Таким образом, за неделю, если повезет, можно было намыть золотой пыли на столовую ложку. Мы примерно знали, сколько порошка золота нужно вымыть, чтобы выплавить ложку золота.
В то время к золоту относились совсем не так, как сейчас. Оценивалось оно очень дешево и сдавалось всё, лишь чтобы выжить. В начале мы с охотой взялись за это дело, потом надоело, стали уклоняться от этой рабской, трудоемкой, неинтересной работы. Ходили только тогда, когда мать говорила «нет еды» или «дело к зиме, а у вас нет одежды».
НОЧНОЕ ХОЖДЕНИЕ (СОМНАМБУЛИЗМ) «ЗОВ ЛУНЫ»
В 1947 г. мне исполнилось 7 лет. В Баладжале проживал мужчина в возрасте 40—45 лет, любитель выпить, побалагурить. Одинокий, по характеру очень добрый. Все его знали и относились к нему доброжелательно. У него от природы был прекрасный сильный голос, за это его часто приглашали в компании, на праздники, торжества.
В эту зиму было очень морозно, 30 градусов, и он, будучи нетрезвым, замерз насмерть у калитки одного из домов. Жил он в большой комнате в здании фабрики.

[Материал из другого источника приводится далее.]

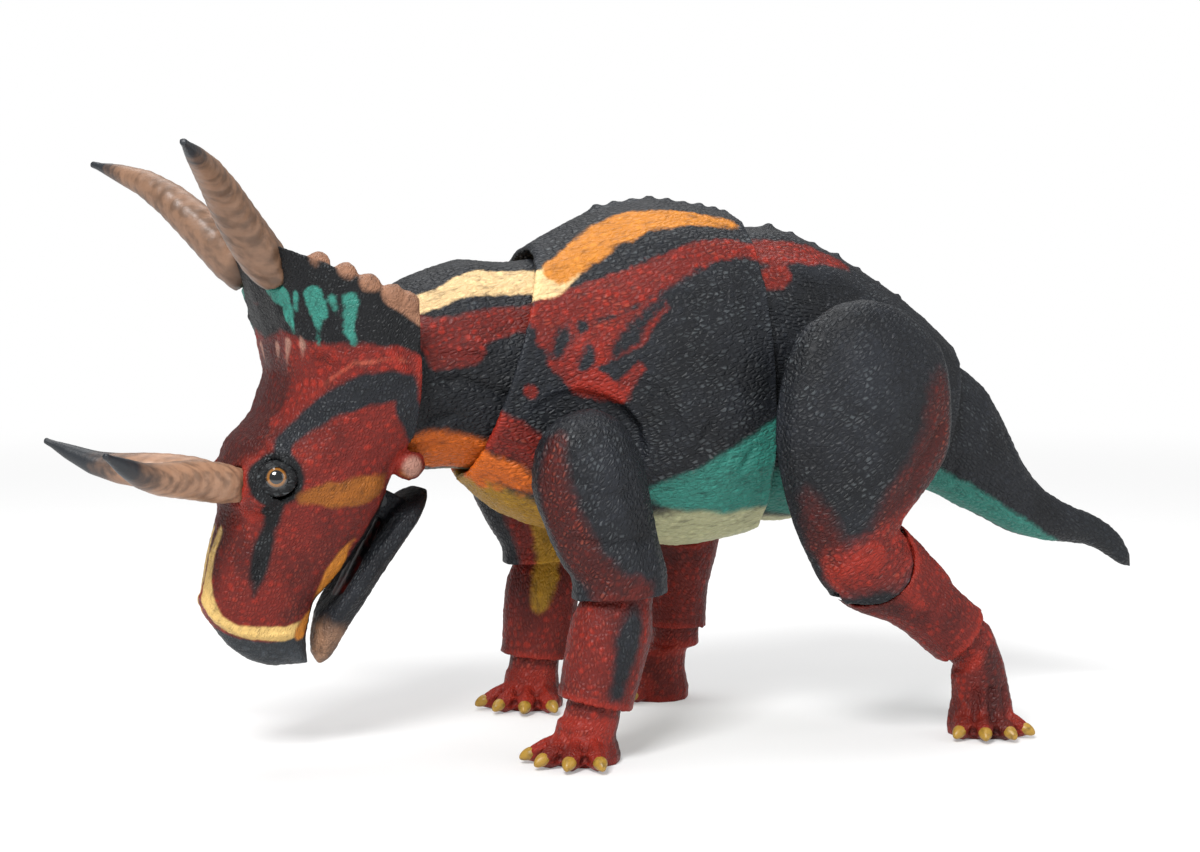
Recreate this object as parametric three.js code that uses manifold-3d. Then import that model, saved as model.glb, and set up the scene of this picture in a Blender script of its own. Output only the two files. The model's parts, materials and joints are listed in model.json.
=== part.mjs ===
// A posable horned dinosaur figure, moulded in rigid plastic and painted.
// Lengths are millimetres. The figure faces -X, its left side faces -Y and +Z is up.
import * as THREE from "three";
import { mergeVertices } from "three/addons/utils/BufferGeometryUtils.js";
import Module from "manifold-3d";

const wasm = await Module();
wasm.setup();
const degrees = THREE.MathUtils.degToRad;

// Fits
const gap = 0.3;
const overrun = 0.6;
const seamGap = 1.5;
const rimWall = 1.3;

// Torso
const chestLength = 65;
const chestHeight = 87;
const chestWidth = 56;
const pelvisLength = 56;
const pelvisHeight = 76;
const pelvisWidth = 47;
const tailLength = 65;
const tailDrop = 43;
const ridgeRadius = 1.7;

// Seams between torso pieces
const neckSeamHeight = 55;
const neckSeamWidth = 42;
const neckSeamDepth = 8;
const waistSeamHeight = 75;
const waistSeamWidth = 47;
const waistSeamDepth = 12;
const tailSeamHeight = 36;
const tailSeamWidth = 28;
const tailSeamDepth = 7;
const seamInset = 2.5;
const chestRise = 89.7;

// Neck and head
const neckLength = 26.7;
const headSeatRadius = 22;
const headSeatDepth = 11;
const headSeatGap = 1.3;
const skullLength = 75;
const skullHeight = 41;
const skullWidth = 43;
const frillReach = 14;
const frillHeight = 33;
const frillWidth = 58;
const frillThickness = 3.8;
const knobRadius = 3;
const browHornLength = 42;
const browHornRadius = 5;
const frillHornLength = 50;
const frillHornRadius = 5.6;
const eyeRadius = 4.2;
const jawLength = 54;
const jawWidth = 23;
const jawDepth = 7.5;

// Double ball joints
const ballRadius = 4;
const ballSpacing = 9;
const rodRadius = 2;
const postWall = 1.7;

// Forelegs and hind legs, with lengths from pivot to pivot
const armSpread = 33;
const upperArmLength = 28.2;
const upperArmDepth = 28;
const upperArmThickness = 19;
const forearmLength = 29.8;
const forearmDepth = 20.8;
const forearmThickness = 16.8;
const legSpread = 34;
const thighLength = 37.9;
const thighDepth = 46.6;
const thighThickness = 19;
const shinLength = 35;
const shinDepth = 24.6;
const shinThickness = 17;
const limbGap = 1.3;
const toeRadius = 3;
const handReach = 15;
const footReach = 13.5;

// Limb joints
const pegRadius = 3.4;
const pegHeadRadius = 4.4;
const pegHeadLength = 2.5;
const pegDepth = 11;
const knuckleRadius = 3.4;
const knuckleWidth = 6;
const hingeInset = 5;
const pinRadius = 1.5;
const pinLength = 15;
const elbowRadius = 8.6;
const elbowThickness = 12.5;
const kneeRadius = 12.2;
const kneeTongueRadius = 10.2;
const kneeTongueThickness = 6;
const footBallRadius = 3;
const footRodRadius = 1.4;
const footSeatRadius = 6.7;
const footSeatGap = 0.5;
const footRodLength = 14;
const footHeadRadius = 2.3;
const footHeadLength = 2.5;
const pawWidth = 14;

// Swings that the joints leave room for
const neckSwing = degrees(8);
const waistSwing = degrees(7);
const tailSwing = degrees(14);
const headSwing = degrees(12);
const limbSplay = degrees(12);
const elbowSwing = degrees(13);
const footSwing = degrees(14);
const kneeSpan = degrees(26);

// Angles of the seams and of the standing pose
const neckTilt = degrees(17.5);
const headTilt = degrees(-15);
const waistTilt = degrees(-3.5);
const tailTilt = degrees(14);
const headPitch = degrees(-63);
const headRoll = degrees(-2);
const headYaw = degrees(10);
const elbowExit = degrees(28);
const kneeExit = degrees(-45);
const left = {
  name: "left",
  side: -1,
  shoulder: degrees(-16.5),
  elbow: degrees(30),
  handTurn: degrees(40),
  palmShift: 2.5,
  hip: degrees(3),
  knee: degrees(-55),
  footTurn: degrees(84),
  soleShift: 6.5,
};
const right = {
  name: "right",
  side: 1,
  shoulder: degrees(-19),
  elbow: degrees(26),
  handTurn: degrees(-50),
  palmShift: 1,
  hip: degrees(38),
  knee: degrees(-36),
  footTurn: degrees(12),
  soleShift: -5,
};

// Numbers of facets around and along the pieces
const bodySides = 18;
const limbSides = 12;
const hornSides = 10;
const smallSides = 6;
const ballSides = 10;

// Paint
const paint = (color, roughness = 0.55) =>
  new THREE.MeshStandardMaterial({ color, roughness, metalness: 0 });
const darkHide = paint(0x33373b);
const redHide = paint(0x7d2a24);
const brightRed = paint(0x93291f);
const slate = paint(0x3a3d42, 0.45);
const horn = paint(0xa98468, 0.5);
const eyeGloss = paint(0xc8641a, 0.12);
const jointPlastic = paint(0x3f1816, 0.4);

// Fits a smooth curve through the rows of a table and adds rows between them.
// Columns from roundFrom on are half sizes, which are squared so that ends close in a dome.
function smoothRows(rowShares, steps, roundFrom) {
  const last = rowShares.length - 1;
  const rows = [];
  for (let i = 0; i < last; i += 1) {
    for (let k = 0; k < steps; k += 1) {
      rows.push({ i, t: k / steps });
    }
  }
  rows.push({ i: last - 1, t: 1 });
  return rows.map(({ i, t }) =>
    rowShares[0].map((_, column) => {
      const round = roundFrom.includes(column);
      const at = (n) => {
        const value = rowShares[THREE.MathUtils.clamp(n, 0, last)][column];
        return round ? value * value : value;
      };
      const value = curvePoint(at(i - 1), at(i), at(i + 1), at(i + 2), t);
      return round ? Math.sqrt(Math.max(value, 0)) : value;
    }),
  );
}

function curvePoint(a, b, c, d, t) {
  const slopeIn = (c - a) / 2;
  const slopeOut = (d - b) / 2;
  const square = t * t;
  const cube = square * t;
  return (
    (2 * cube - 3 * square + 1) * b +
    (cube - 2 * square + t) * slopeIn +
    (3 * square - 2 * cube) * c +
    (cube - square) * slopeOut
  );
}

// One ring of a skin, in the XZ plane of its piece and leaning about Y
function ring(x, z, up, across, lean = 0, y = 0) {
  return {
    centre: new THREE.Vector3(x, y, z),
    up: new THREE.Vector3(Math.sin(lean), 0, Math.cos(lean)).multiplyScalar(up),
    across: new THREE.Vector3(0, across, 0),
  };
}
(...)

Мои друзья прибежали ко мне и сообщили, что Лысый – певец умер, замерз, и сейчас лежит в своей комнате с распоротым и зашитым животом.
Любопытства ради мы побежали на фабрику, посмотреть. В комнате находилось много людей, в основном бабки. Нас пропустили вперед. Труп был по грудь закрыт простыней, и видно было зашитые грубо, крупным стежком после вскрытия живот, грудь и затылок. Одна бабка, видя, что мы боимся, сказала мне: «Чтобы ты никогда не боялся мертвых, возьми рукой за большой палец ноги умершего». Как только я правой рукой взялся за палец – он был холодный и твердый, – меня сразу насквозь пробило, как мне показалось, током. Выбежал на улицу, друзья за мной, спрашивали, что случилось, я им рассказал, что меня шандарахнуло током.